Mileage Reimbursement Rules For Employees

As an employee in the US, you might be entitled to receive employee mileage reimbursement from your employer. Find out more about the employee mileage reimbursement rules for your situation.

Employee mileage reimbursement

If you own or lease the vehicle

If you own or lease the vehicle you drive for business, your employer might reimburse the costs of owning and operating your vehicle for business purposes.

Your employer can use the IRS mileage rate for business instead of having you record all your expenses. If your employer reimburses you at a rate that's the same as or lower than the IRS standard mileage rate, your reimbursement is tax-free if you live up to the IRS rules of accountable plans (scroll down for an explanation about accountable plans).

Are you wondering if you did your mileage log properly? With Driversnote as your mileage tracker, your trips are automatically logged just the way the IRS likes it. 

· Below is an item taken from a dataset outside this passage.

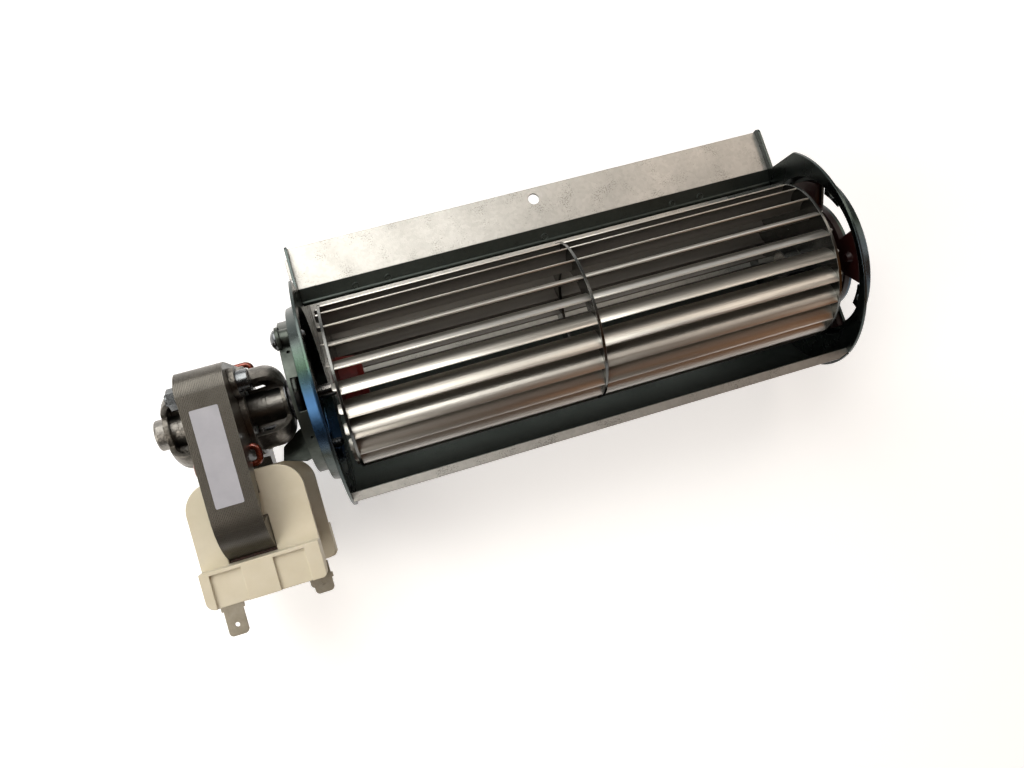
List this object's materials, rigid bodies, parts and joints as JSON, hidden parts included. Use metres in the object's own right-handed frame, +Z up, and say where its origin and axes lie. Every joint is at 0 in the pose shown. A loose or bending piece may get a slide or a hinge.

If you use a vehicle provided by your employer

If you drive a vehicle owned by your employer, you may still be able to get reimbursed for the expenses of driving and operating the car. You can’t use the standard IRS mileage rate as that also includes the cost of owning a vehicle.

Your employer should tell you what rate to use and which records they need.

If you also work as self-employed on the side

You will need to keep separate records for your business mileage as an employee and as a self-employed individual. Our guide for the self-employed covers this, and you should also read the rest of this overview for employees.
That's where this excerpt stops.